According to Gemeentewapens in België - Vlaanderen en Brussel [w2v02], the flag, adopted on 13 March 1989 by the Municipal Council, is prescribed by a Decree issued on 6 June 1989 by the Executive of Flanders and published on 8 November 1989 in the Belgian official gazette.
The flag is a banner of the municipal arms.
Since the end of 2005, the coat of arms has been replaced by the
municipal logotype on letterhead, envelopes etc., but it remains the
official emblem of the municipality and must appear on the municipal
The blazon of the greater coat of arms is the following:
Argent a chevron gules cantonned by three Moor's heads wreathed of the second. The shield surmounted with an helmet argent crowned with a crown flory or, grilled, collared and edged of the same, quartered and [...] gules, mantled argent and sable. Crest: a demi-lion issuant sable armed and langued gules. Supporters: two lions rampant gardant or armed and langued gules each holding a banner, dexter with the arms [of Lennik] and sinister with a shield quartered 1. and 4. argent three mascles sable a chief gules, 2. and 3. argent a lion sable armed and langued gules.
Starting in 1683, the Baronny of Gaasbeek was split into different
domains. On 12 February 1689, Jean-Pierre L'Escornet purchased for
84,000 guilders Gaasbeek, Vlezenbeek, Sint-Leureins-Berchem,
Oudenaken, Elingen and the two Lenniks. The next year, he was forced by
money shortage to sell Sint-Kwentins-Leenik and Sint-Martens-Leenik to
Corneille de Man d'Attenrode (1620-1700, made Knight in 1673). In
1691, Corneille de Man adopted a new seal, including his family arms.

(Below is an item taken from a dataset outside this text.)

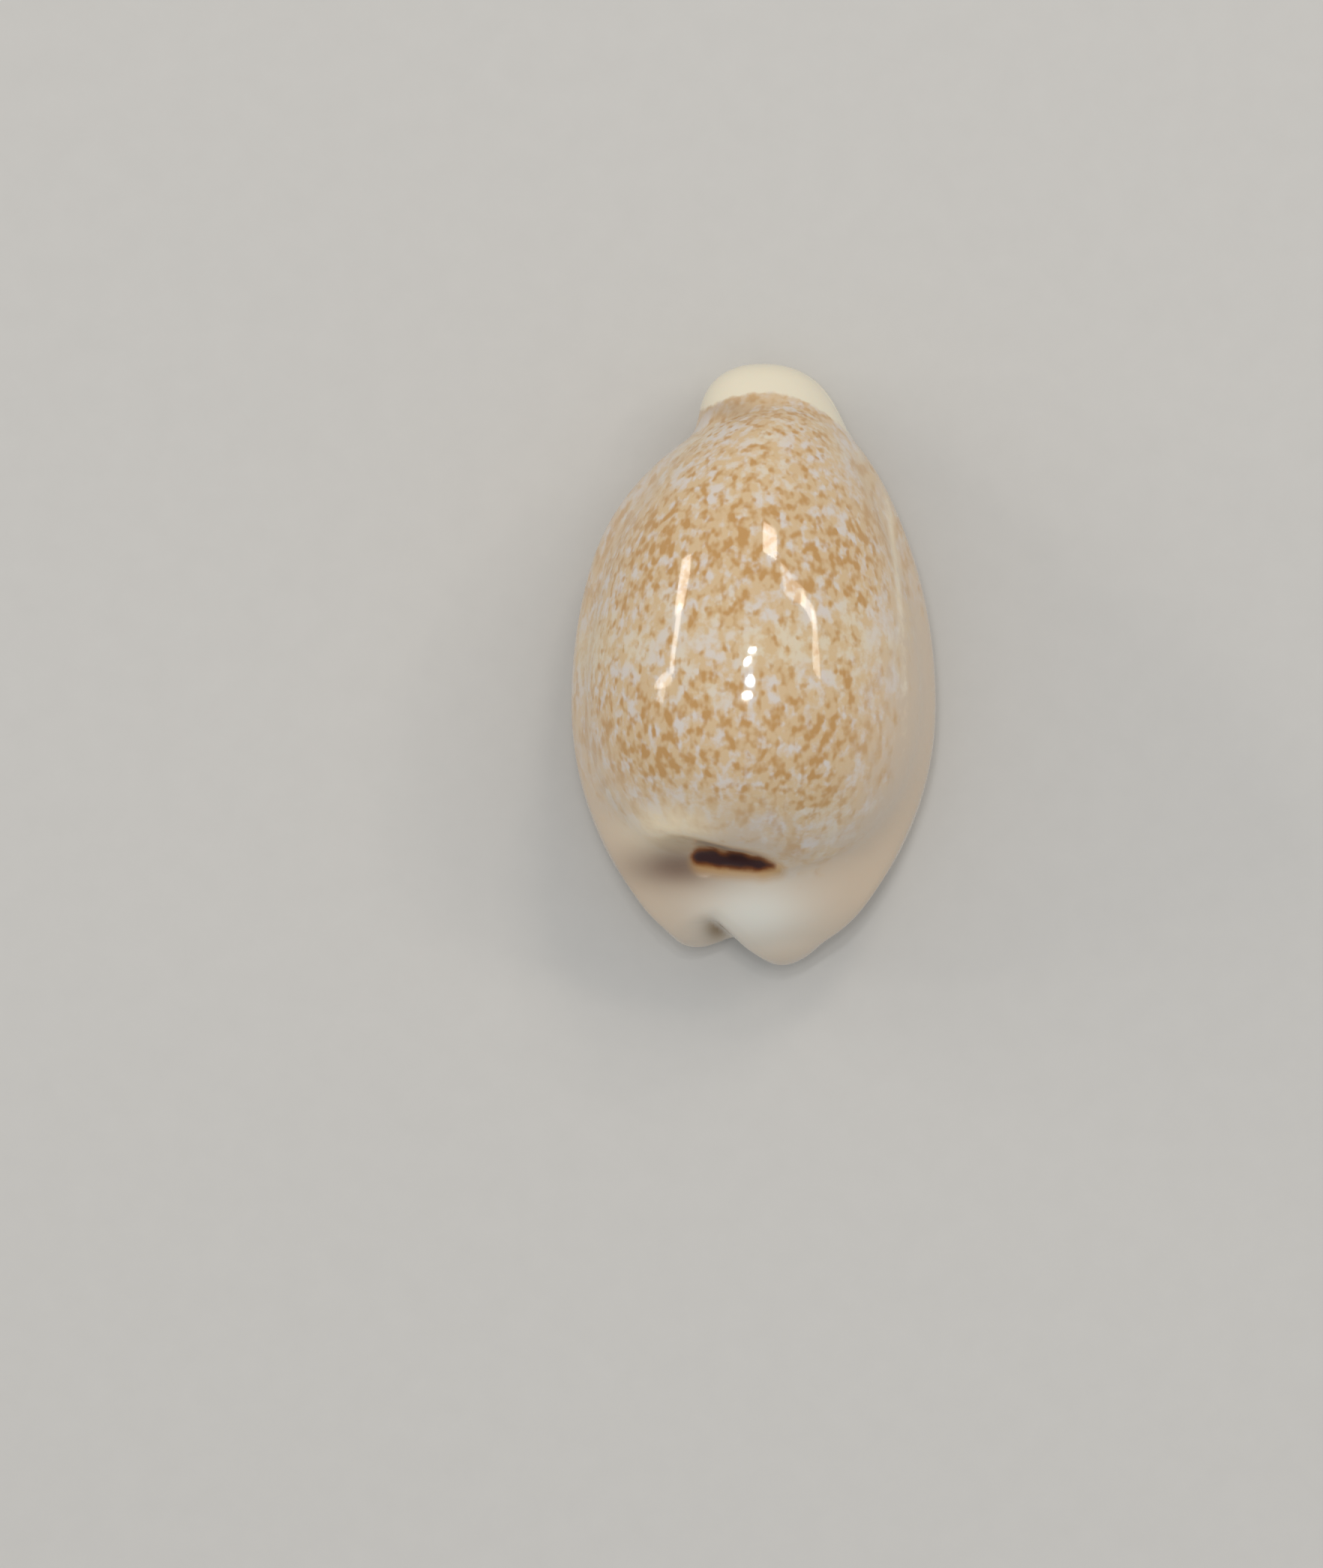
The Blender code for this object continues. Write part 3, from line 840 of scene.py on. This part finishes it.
def freckle_noise(paint, flank, per_mm, stretch, shift, detail):
    """Noise that is round on the back and drawn out along the flanks."""
    back = paint.noise(paint.place(stretch[0], shift[0]), per_mm[0], detail)
    side = paint.noise(paint.place(stretch[1], shift[1]), per_mm[1], detail)
    return paint.blend(flank, back, side)


def spotted_coat(paint):
    """Brown freckles that run together over a pale ground. Gives the colour."""
    flank = paint.step(paint.attribute("coat"), *FLANK_DEPTHS)
    clouds = paint.noise(paint.place(shift=CLOUD_SHIFT), CLOUDS_PER_MM)
    bands = paint.attribute("bands")
    dense = paint.math("ADD", paint.math("MULTIPLY", bands, BAND_SHARE), paint.swing(clouds, CLOUD_SHARE))
    grain = paint.noise(paint.place(shift=GRAIN_SHIFT), GRAIN_PER_MM, detail=1.0)

    veil = freckle_noise(paint, flank, VEIL_PER_MM, VEIL_STRETCH, VEIL_SHIFT, detail=1.5)
    veil = paint.math("ADD", paint.math("ADD", veil, dense), paint.swing(grain, GRAIN_SHARE))
    veil_share = paint.step(veil, *VEIL_STEP, 0.0, paint.blend(flank, *VEIL_STRENGTH))

    spots = freckle_noise(paint, flank, SPOTS_PER_MM, SPOT_STRETCH, SPOT_SHIFT, detail=1.0)
    spots = paint.math("ADD", paint.math("ADD", spots, dense), paint.swing(veil, SPOTS_WITH_VEIL))
    spot_share = paint.step(spots, *SPOT_STEP, 0.0, paint.blend(flank, *SPOT_STRENGTH))

    creamy = paint.math("SUBTRACT", paint.step(clouds, *CLOUD_STEP), bands)
    colour = paint.mix(paint.step(creamy, *CREAM_STEP), srgb(GAP_COLOUR), srgb(CREAM_COLOUR))
    colour = paint.layer(colour, VEIL_COLOUR, veil_share)
    colour = paint.layer(colour, SPOT_COLOUR, spot_share)
    # Painted highlight: the pale line along the outer flank, laid over the freckles
    return paint.layer(colour, FLANK_HIGHLIGHT_COLOUR, paint.attribute("line"), FLANK_HIGHLIGHT_STRENGTH)


def porcelain_colour(paint):
    """The whole shell's colour, layer over layer, and how near the dark spire is."""
    ragged = paint.noise(paint.place(), RAGGED_PER_MM, rough=0.6)
    coat = paint.math("ADD", paint.attribute("coat"), paint.swing(ragged, COAT_RAGGED))
    cap = paint.math("ADD", paint.attribute("cap"), paint.swing(ragged, CAP_RAGGED))
    spire = paint.math("ADD", paint.attribute("spire"), paint.swing(ragged, SPIRE_RAGGED))
    glow = paint.step(paint.attribute("glow"), *GLOW_BORDER, 0.0, GLOW_STRENGTH)

    colour = paint.mix(paint.attribute("base"), srgb(MARGIN_COLOUR), srgb(BASE_COLOUR))
    colour = paint.layer(colour, CALLUS_COLOUR, paint.attribute("callus"))
    # Painted light on the ridge in front of the spire, laid under the coat and again over it
    colour = paint.layer(colour, RIDGE_LIGHT_COLOUR, paint.attribute("ridge_light"))
    colour = paint.mix(paint.step(coat, *COAT_BORDER), colour, spotted_coat(paint))
    colour = paint.layer(colour, RIDGE_LIGHT_COLOUR, paint.attribute("ridge_light"), RIDGE_LIGHT_STRENGTH)
    # Painted shade in the valley behind the cap
    colour = paint.layer(colour, VALLEY_SHADE_COLOUR, paint.attribute("valley_shade"), VALLEY_SHADE_STRENGTH)
    colour = paint.layer(colour, CAP_COLOUR, paint.step(cap, *CAP_BORDER))
    colour = paint.layer(colour, SHADE_COLOUR, paint.attribute("shade"), SHADE_STRENGTH)
    colour = paint.layer(colour, GLOW_COLOUR, glow)
    colour = paint.layer(colour, RUST_COLOUR, paint.step(spire, *RUST_BORDER))
    colour = paint.layer(colour, SPIRE_COLOUR, paint.step(spire, *SPIRE_BORDER))
    colour = paint.layer(colour, INSIDE_COLOUR, paint.attribute("inside"))
    # Painted shade in the notch
    colour = paint.layer(colour, NOTCH_SHADE_COLOUR, paint.attribute("canal"), CANAL_SHADE_STRENGTH)
    return colour, glow


def porcelain():
    paint = Paint("porcelain_surface")
    inputs = paint.surface.inputs
    colour, glow = porcelain_colour(paint)
    paint.feed(inputs["Base Color"], colour)

    worn = paint.noise(paint.place(), WEAR_PER_MM, detail=4.0, rough=0.6)
    rough = paint.step(worn, *WEAR_STEP, *ROUGHNESS)
    paint.feed(inputs["Roughness"], paint.blend(glow, rough, SPIRE_ROUGHNESS))
    # The floor doesn't shine back from the dark places.
    dull = paint.math("MAXIMUM", glow, paint.attribute("shade"))
    dull = paint.math("MAXIMUM", dull, paint.attribute("canal"))
    paint.feed(inputs["Specular IOR Level"], paint.blend(dull, *SHEEN))

    waves = paint.noise(paint.place(), WAVES_PER_MM, detail=0.0)
    ripples = paint.noise(paint.place(), RIPPLES_PER_MM, detail=1.0)
    height = paint.math("ADD", waves, paint.math("MULTIPLY", ripples, RIPPLE_SHARE))
    paint.feed(inputs["Normal"], paint.bump(height, WAVE_HEIGHT * MM))

    inputs["IOR"].default_value = SHELL_IOR
    inputs["Subsurface Weight"].default_value = SCATTER_SHARE
    inputs["Subsurface Radius"].default_value = SCATTER_BY_COLOUR
    inputs["Subsurface Scale"].default_value = SCATTER_DEPTH * MM
    return paint.material


def floor_material():
    paint = Paint("pale_card")
    grain = paint.noise(paint.place(), FLOOR_GRAIN_PER_MM, detail=4.0, rough=0.6)
    light = srgb(FLOOR_COLOUR)
    dark = srgb(tuple(c - FLOOR_GRAIN_DEPTH for c in FLOOR_COLOUR))
    paint.feed(paint.surface.inputs["Base Color"], paint.mix(grain, light, dark))
    paint.surface.inputs["Roughness"].default_value = FLOOR_ROUGHNESS
    return paint.material


def floor():
    mesh = bpy.data.meshes.new("floor")
    corners = [(sx * FLOOR_HALF, sy * FLOOR_HALF, 0.0) for sx, sy in ((-1, -1), (1, -1), (1, 1), (-1, 1))]
    mesh.from_pydata(corners, [], [(0, 1, 2, 3)])
    made = bpy.data.objects.new("floor", mesh)
    bpy.context.scene.collection.objects.link(made)
    mesh.materials.append(floor_material())
    return made


def camera():
    data = bpy.data.cameras.new("camera")
    data.sensor_fit = "VERTICAL"
    data.sensor_height = SENSOR_HEIGHT
    outline_z = MARGIN_Z * MM
    data.lens = SENSOR_HEIGHT * (CAMERA_HEIGHT - outline_z) / (FRAME_HEIGHT * MM)
    data.clip_start, data.clip_end = CAMERA_CLIP
    made = bpy.data.objects.new("camera", data)
    made.location = (FRAME_MIDDLE[0] * MM, FRAME_MIDDLE[1] * MM, CAMERA_HEIGHT)
    bpy.context.scene.collection.objects.link(made)
    bpy.context.scene.camera = made
    return made


def lamp_place(x, y):
    """Where a lamp stands that the camera sees reflected in the shell's back over a point."""
    heights = np.arange(HEIGHT + SLOPE_STEP, 0.0, -SLOPE_STEP)
    inside = shell_field(np.full_like(heights, x), np.full_like(heights, y), heights) < 0
    spot = np.array([[x, y, heights[np.argmax(inside)]]])
    normal = Vector(field_slope(spot)[0]).normalized()
    spot = Vector(spot[0]) * MM
    eye = (Vector((FRAME_MIDDLE[0] * MM, FRAME_MIDDLE[1] * MM, CAMERA_HEIGHT)) - spot).normalized()
    return spot + (2 * normal.dot(eye) * normal - eye) * LAMP_DISTANCE


def lamp(name, shape, start, end, width, brightness, colour):
    """An area lamp whose reflection runs from start to end on the shell's back and is that wide."""
    middle = (Vector(start) + Vector(end)) / 2
    side = (Vector(end) - Vector(start)).orthogonal().normalized() * width / 2
    first, last = lamp_place(*start), lamp_place(*end)
    left, right = lamp_place(*(middle - side)), lamp_place(*(middle + side))
    place = lamp_place(*middle)
    along = (last - first).normalized()
    back = (place - along * place.dot(along)).normalized()
    across = back.cross(along)
    data = bpy.data.lights.new(name, "AREA")
    data.shape = shape
    data.size = (last - first).length
    data.size_y = abs((right - left).dot(across))
    area = data.size * data.size_y * (math.pi / 4 if shape == "ELLIPSE" else 1.0)
    data.energy = brightness * math.pi * area
    data.color = colour
    made = bpy.data.objects.new(name, data)
    turned = Matrix((along, across, back)).transposed().to_4x4()
    turned.translation = place
    made.matrix_world = turned
    bpy.context.scene.collection.objects.link(made)
    return made


def lamps():
    for number, (x, y) in enumerate(DISC_HIGHLIGHTS):
        ends = ((x, y - DISC_RADIUS), (x, y + DISC_RADIUS))
        lamp(f"disc_{number}", "ELLIPSE", *ends, 2 * DISC_RADIUS, DISC_BRIGHTNESS, DISC_COLOUR)
    x, y = BLOB_HIGHLIGHT
    ends = ((x, y - BLOB_RADIUS), (x, y + BLOB_RADIUS))
    lamp("blob", "ELLIPSE", *ends, 2 * BLOB_RADIUS, BLOB_BRIGHTNESS, STRIP_COLOUR)
    for number, (start, end, width, brightness) in enumerate(STRIP_HIGHLIGHTS):
        lamp(f"strip_{number}", "RECTANGLE", start, end, width, brightness, STRIP_COLOUR)


def world():
    made = bpy.data.worlds.new("studio")
    made.use_nodes = True
    background = made.node_tree.nodes["Background"]
    background.inputs["Color"].default_value = (*WORLD_COLOUR, 1.0)
    background.inputs["Strength"].default_value = WORLD_STRENGTH
    bpy.context.scene.world = made


bpy.context.scene.view_settings.view_transform = "Standard"
camera()
shell = shell_surface()
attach(shell, "root")
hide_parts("shell")
floor()
world()
lamps()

In the 18th century, the arms were also represented on the
municipal seal of Lennik.
The arms of the de Man family were granted to the municipality of Sint- Kwentins-Lennik by Royal Decree on 23 March 1948 and subsequently transferred to the new municipality of Lennik in 1976. There is a minor difference in the colour of the headband, argent in the Man arms and changed to gules in the arms of Sint-Kwentins.